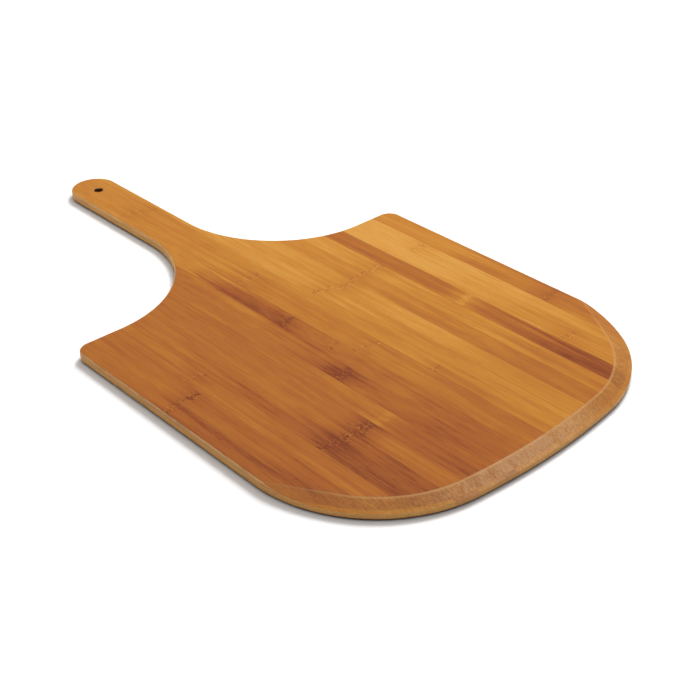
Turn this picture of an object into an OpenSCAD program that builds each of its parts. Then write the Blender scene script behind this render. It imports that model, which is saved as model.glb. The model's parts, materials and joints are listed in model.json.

* * *

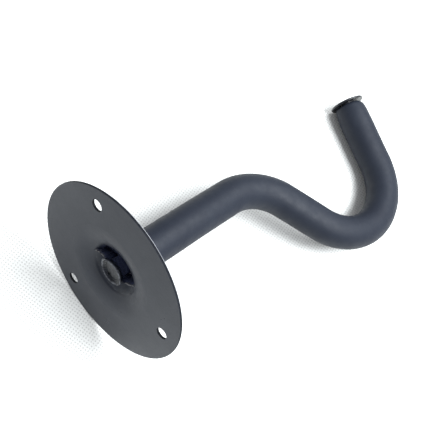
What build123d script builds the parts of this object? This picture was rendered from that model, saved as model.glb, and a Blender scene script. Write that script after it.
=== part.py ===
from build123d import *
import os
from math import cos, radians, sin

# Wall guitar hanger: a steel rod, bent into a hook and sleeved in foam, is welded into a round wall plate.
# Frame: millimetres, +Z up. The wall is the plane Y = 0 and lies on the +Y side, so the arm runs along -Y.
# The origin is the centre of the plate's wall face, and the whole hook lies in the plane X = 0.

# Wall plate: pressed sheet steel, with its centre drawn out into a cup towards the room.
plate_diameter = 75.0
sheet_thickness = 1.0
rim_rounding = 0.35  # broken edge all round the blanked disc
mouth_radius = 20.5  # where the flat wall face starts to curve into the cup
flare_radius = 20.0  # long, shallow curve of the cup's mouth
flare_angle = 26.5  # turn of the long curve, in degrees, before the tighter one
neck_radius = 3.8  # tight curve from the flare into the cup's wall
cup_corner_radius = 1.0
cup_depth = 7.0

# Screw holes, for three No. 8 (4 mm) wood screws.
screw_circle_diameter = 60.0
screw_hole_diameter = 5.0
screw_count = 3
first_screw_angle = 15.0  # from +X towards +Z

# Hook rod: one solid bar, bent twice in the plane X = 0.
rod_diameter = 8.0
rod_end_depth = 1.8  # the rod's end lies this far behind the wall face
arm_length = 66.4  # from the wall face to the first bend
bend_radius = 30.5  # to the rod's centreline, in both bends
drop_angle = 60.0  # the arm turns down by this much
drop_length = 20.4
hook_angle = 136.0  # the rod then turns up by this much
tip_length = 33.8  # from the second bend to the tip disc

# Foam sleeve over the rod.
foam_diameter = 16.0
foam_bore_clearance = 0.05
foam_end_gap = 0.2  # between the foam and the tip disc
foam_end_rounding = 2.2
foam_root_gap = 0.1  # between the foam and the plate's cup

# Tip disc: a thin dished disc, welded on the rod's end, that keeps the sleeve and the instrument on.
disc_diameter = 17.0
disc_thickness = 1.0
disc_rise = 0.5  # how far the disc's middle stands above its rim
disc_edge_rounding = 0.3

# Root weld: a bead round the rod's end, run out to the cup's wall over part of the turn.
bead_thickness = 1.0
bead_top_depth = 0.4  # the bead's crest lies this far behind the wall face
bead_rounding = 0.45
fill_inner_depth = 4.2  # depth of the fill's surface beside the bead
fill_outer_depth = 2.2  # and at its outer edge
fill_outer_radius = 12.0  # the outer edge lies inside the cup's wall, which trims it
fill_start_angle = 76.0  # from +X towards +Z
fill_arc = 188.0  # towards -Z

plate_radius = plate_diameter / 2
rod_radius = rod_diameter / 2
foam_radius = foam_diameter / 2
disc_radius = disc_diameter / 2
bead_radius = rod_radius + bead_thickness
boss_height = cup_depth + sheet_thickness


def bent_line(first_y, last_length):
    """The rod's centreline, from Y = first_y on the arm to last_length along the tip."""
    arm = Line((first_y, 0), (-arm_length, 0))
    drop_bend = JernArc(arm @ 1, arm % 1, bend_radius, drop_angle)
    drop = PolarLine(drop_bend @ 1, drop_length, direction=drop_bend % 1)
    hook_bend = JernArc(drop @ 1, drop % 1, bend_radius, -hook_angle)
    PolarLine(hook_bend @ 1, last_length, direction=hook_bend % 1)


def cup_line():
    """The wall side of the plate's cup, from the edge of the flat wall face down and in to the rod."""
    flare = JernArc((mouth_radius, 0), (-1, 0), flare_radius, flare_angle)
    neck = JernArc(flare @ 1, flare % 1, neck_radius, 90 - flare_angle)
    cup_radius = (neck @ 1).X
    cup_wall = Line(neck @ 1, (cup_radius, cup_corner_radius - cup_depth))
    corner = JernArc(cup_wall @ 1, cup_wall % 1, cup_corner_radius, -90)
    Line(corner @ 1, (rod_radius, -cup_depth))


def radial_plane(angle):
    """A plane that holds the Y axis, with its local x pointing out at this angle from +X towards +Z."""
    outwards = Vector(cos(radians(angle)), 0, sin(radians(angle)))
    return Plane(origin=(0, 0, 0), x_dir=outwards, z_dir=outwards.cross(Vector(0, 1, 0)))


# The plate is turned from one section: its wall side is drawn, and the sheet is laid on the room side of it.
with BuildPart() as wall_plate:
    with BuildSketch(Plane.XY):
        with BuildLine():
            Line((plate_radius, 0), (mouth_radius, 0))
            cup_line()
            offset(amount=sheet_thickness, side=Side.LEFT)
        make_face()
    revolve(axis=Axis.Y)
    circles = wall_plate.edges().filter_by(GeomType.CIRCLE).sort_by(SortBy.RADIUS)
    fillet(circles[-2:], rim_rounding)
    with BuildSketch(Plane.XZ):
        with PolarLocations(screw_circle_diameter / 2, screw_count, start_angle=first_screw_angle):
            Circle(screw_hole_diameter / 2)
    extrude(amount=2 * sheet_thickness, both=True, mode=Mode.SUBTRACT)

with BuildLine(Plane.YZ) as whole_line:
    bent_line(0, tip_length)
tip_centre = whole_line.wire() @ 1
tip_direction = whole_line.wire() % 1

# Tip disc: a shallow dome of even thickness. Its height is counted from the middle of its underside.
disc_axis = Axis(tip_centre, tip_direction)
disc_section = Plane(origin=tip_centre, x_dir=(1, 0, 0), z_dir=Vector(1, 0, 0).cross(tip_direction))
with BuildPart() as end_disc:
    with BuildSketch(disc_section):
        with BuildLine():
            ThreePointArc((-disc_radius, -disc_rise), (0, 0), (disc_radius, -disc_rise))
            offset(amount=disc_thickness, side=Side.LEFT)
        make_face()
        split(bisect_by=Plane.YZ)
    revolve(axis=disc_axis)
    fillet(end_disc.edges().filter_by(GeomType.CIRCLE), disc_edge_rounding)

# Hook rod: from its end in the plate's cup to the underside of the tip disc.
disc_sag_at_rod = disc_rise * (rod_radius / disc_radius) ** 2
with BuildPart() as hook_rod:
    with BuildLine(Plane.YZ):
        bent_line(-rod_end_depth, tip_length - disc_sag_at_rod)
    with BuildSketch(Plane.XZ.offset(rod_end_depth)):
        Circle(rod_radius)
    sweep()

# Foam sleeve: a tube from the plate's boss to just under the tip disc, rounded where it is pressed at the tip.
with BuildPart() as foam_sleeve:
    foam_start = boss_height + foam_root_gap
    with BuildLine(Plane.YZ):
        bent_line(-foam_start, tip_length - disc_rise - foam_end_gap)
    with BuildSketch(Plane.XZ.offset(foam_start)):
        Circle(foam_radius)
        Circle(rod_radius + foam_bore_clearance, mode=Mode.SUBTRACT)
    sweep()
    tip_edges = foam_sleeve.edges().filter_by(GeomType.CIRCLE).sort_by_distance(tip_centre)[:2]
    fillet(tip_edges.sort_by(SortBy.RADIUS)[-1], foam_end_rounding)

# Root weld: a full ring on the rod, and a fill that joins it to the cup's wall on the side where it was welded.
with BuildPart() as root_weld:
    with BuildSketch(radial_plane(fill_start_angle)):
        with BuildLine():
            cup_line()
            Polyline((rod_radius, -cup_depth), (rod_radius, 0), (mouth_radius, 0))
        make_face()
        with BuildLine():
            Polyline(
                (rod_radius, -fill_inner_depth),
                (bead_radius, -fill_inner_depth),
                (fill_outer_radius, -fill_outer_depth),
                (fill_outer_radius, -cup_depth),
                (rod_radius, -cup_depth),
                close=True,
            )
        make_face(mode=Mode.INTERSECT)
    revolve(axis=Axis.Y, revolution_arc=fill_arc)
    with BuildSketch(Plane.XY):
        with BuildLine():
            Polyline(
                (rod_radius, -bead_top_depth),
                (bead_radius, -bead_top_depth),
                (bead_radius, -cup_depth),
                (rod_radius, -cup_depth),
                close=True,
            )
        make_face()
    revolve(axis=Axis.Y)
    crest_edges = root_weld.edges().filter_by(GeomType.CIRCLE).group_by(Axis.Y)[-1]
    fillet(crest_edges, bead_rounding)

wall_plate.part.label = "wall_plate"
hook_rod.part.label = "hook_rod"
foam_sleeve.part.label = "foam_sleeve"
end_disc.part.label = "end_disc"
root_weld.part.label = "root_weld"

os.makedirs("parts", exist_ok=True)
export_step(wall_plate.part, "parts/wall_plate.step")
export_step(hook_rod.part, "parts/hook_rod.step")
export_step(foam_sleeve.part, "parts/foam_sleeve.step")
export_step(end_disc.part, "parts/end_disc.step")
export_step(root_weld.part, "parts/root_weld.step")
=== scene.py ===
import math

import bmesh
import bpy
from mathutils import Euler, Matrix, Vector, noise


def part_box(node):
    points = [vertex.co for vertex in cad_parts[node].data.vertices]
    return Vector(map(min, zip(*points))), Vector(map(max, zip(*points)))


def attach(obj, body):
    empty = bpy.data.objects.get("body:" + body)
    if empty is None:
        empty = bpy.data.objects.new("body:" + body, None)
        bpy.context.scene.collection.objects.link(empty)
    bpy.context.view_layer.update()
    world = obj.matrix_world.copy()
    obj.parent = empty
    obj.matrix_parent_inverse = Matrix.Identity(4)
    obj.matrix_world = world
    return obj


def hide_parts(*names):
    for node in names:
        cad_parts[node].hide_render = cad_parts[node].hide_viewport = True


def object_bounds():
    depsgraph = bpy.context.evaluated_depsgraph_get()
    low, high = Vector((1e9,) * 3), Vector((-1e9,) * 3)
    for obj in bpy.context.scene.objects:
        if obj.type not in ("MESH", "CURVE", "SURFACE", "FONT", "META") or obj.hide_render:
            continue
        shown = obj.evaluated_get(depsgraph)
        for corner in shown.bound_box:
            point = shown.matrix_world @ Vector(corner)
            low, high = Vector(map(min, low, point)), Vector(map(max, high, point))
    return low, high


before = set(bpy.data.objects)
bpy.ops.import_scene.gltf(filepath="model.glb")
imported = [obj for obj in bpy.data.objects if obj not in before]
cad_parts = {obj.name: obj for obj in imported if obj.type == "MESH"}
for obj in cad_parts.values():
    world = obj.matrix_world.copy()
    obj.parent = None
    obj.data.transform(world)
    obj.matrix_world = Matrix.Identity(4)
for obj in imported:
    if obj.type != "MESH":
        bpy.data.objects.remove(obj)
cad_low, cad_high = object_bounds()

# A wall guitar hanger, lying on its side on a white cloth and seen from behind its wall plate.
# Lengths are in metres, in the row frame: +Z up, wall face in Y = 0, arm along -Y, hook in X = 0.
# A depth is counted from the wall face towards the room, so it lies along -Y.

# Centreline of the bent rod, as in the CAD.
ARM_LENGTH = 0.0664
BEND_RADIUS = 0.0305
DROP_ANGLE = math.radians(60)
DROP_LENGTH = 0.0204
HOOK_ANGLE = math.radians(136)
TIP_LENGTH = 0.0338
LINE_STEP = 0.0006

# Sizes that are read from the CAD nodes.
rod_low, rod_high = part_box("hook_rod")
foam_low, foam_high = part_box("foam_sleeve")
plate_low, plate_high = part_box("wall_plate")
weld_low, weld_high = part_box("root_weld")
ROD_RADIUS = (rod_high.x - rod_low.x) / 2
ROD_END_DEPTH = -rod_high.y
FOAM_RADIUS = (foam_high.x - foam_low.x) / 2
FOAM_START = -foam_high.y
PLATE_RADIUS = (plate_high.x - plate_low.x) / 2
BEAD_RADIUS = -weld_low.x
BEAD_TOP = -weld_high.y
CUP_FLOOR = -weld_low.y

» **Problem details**
Using the data above, extract exactly the lines from the one that holds "fillet(crest_edges, bead_rounding)" to the one that holds "if empty is", both ends included, and no others.

» **The completed task**
    fillet(crest_edges, bead_rounding)

wall_plate.part.label = "wall_plate"
hook_rod.part.label = "hook_rod"
foam_sleeve.part.label = "foam_sleeve"
end_disc.part.label = "end_disc"
root_weld.part.label = "root_weld"

os.makedirs("parts", exist_ok=True)
export_step(wall_plate.part, "parts/wall_plate.step")
export_step(hook_rod.part, "parts/hook_rod.step")
export_step(foam_sleeve.part, "parts/foam_sleeve.step")
export_step(end_disc.part, "parts/end_disc.step")
export_step(root_weld.part, "parts/root_weld.step")
=== scene.py ===
import math

import bmesh
import bpy
from mathutils import Euler, Matrix, Vector, noise


def part_box(node):
    points = [vertex.co for vertex in cad_parts[node].data.vertices]
    return Vector(map(min, zip(*points))), Vector(map(max, zip(*points)))


def attach(obj, body):
    empty = bpy.data.objects.get("body:" + body)
    if empty is None:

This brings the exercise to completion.